» Home

Using CosmosDB with .NET Core

We'll go over using CosmosDB to store and retrieve data in your .NET Core web app.

Introduction

A finished application using what we'll go over in this post can be found on my GitHub here. My implementation uses the Microsoft Cognitive Services Emotion API to generate data that gets logged in the database.

The Technology

  • .NET Core is a free, open-source, cross-platform version of .NET. It distinguishes itself from the original .NET by having improved dependency management, the ability to run multiple versions in parallel, focusing on modularity, and by being self-contained and lightweight. When you ship a .NET Core application, the entire framework is included in the packaging.
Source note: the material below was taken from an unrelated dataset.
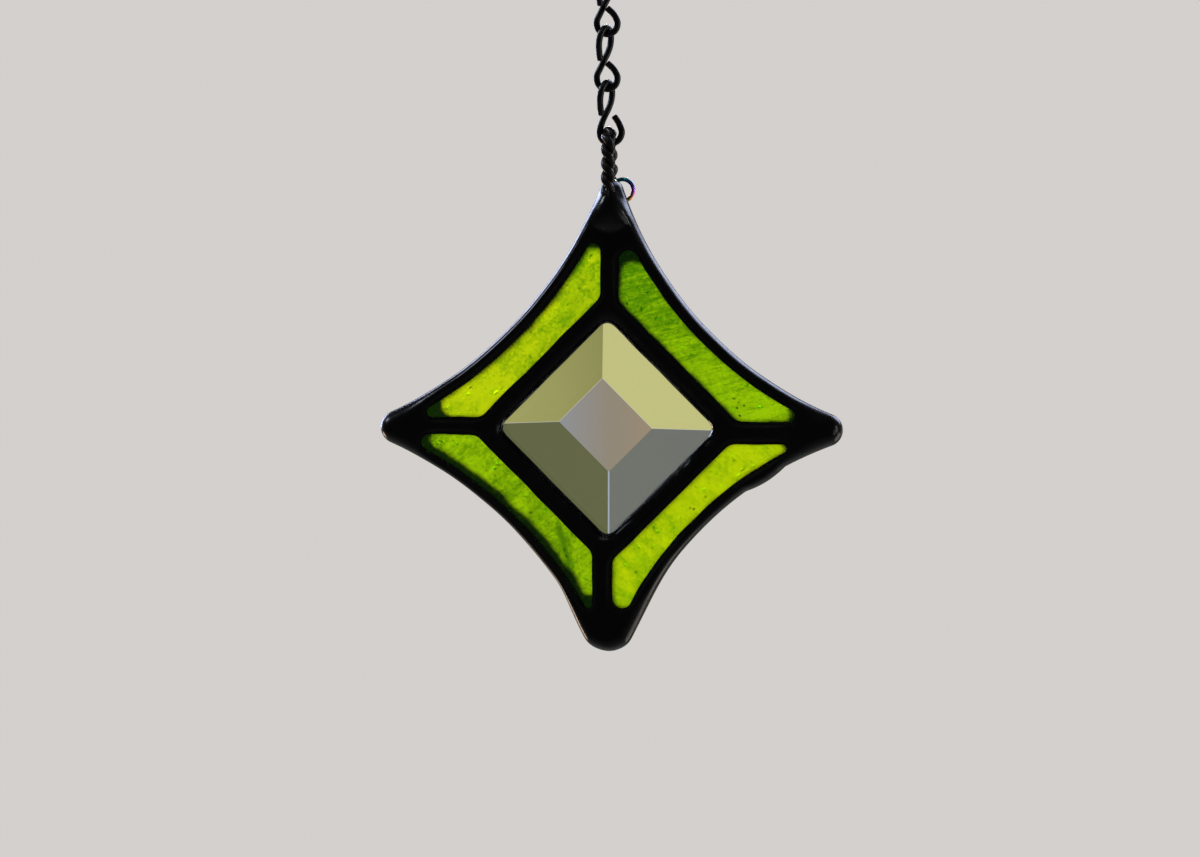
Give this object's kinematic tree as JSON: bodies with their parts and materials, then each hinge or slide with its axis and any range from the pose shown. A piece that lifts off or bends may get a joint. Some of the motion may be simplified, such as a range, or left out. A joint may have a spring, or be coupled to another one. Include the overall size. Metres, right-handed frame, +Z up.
{
  "type": "stained glass suncatcher",
  "caption": "Star-shaped suncatcher of soldered green glass round a clear bevelled square, hung from a twisted wire eye and a short chain.",
  "frame": {"origin": "inside of the crown of the top chain link, where a hook or nail carries the suncatcher", "axes": "+Z up along the chain, -Y towards the front of the plate, +X to the right seen from the front"},
  "size_m": [0.068, 0.0106, 0.0993],
  "materials": {
    "chain": "black plated steel wire, worn to a warm brown on the crowns",
    "solder": "black patina on tin-lead solder, polished and waxed",
    "clear_glass": "clear polished bevel",
    "green_glass": "lime green streaky cathedral glass with small seeds",
    "eye_wire": "tinned copper wire under black patina, brown where rubbed",
    "rainbow_ring": "iridescent rainbow plating"
  },
  "bodies": {
    "root": {"chain_link_1": "chain", "chain_link_2": "chain", "chain_link_3": "chain", "solder_frame": "solder", "bevel_square": "clear_glass", "glass_upper_left": "green_glass", "glass_lower_left": "green_glass", "glass_lower_right": "green_glass", "glass_upper_right": "green_glass", "eye_strand_1": "eye_wire", "eye_strand_2": "eye_wire", "jump_ring": "rainbow_ring"}
  },
  "joints": []
}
Being only a few megabytes in size, this allows for assured versioning and not having to rely on the host OS.

  • Cosmos DB is a NoSQL database service provided by Microsoft, hosted in Azure.

Creating Your Database

Before we get started, let's get setup with your CosmosDB instance in Azure. To create your database, go into the Azure portal. In the left hand column select "New" and search for "Azure Cosmos DB". A pane will appear describing the service to you. Now just select "Create" at the bottom of this pane and you'll be shown a form, like below.

Create CosmosDB

What do these values mean?

  • ID: The unique identifier for this database. This will be used in creating your connection URL. Try to pick something that makes sense but is unique.
  • API: CosmosDB is a multi-model database. This means it supports more than just document style queries and structure. I like SQL query structure even though CosmosDB is a NoSQL database, so I recommend choosing "SQL (DocumentDB)"
  • Subscription: The Azure subscription your CosmosDB will fall under. Usually will default to the correct choice.
  • Resource Group: Resource groups are just logical separations of your Azure resources. Similar to putting all your pictures on your computer in the "Pictures" directory. If you have a few Azure resources you want to interact with this database already, you can go ahead and put this in the same resource group as them. Otherwise, create a new one.
  • Location: Where your resource will be hosted by Azure. This will default to one close to you but you can change it to be anywhere.

Once you've provided the correct information, press "Create" and wait for your deployment to finish. This could take a few minutes.

Next we're going to record some important information about your CosmosDB instance. Once it's been deployed, navigate to it through the left hand column in the portal. "Resource Groups -> (your resource group name) -> (your database name)" is the path you'll follow. Shown below.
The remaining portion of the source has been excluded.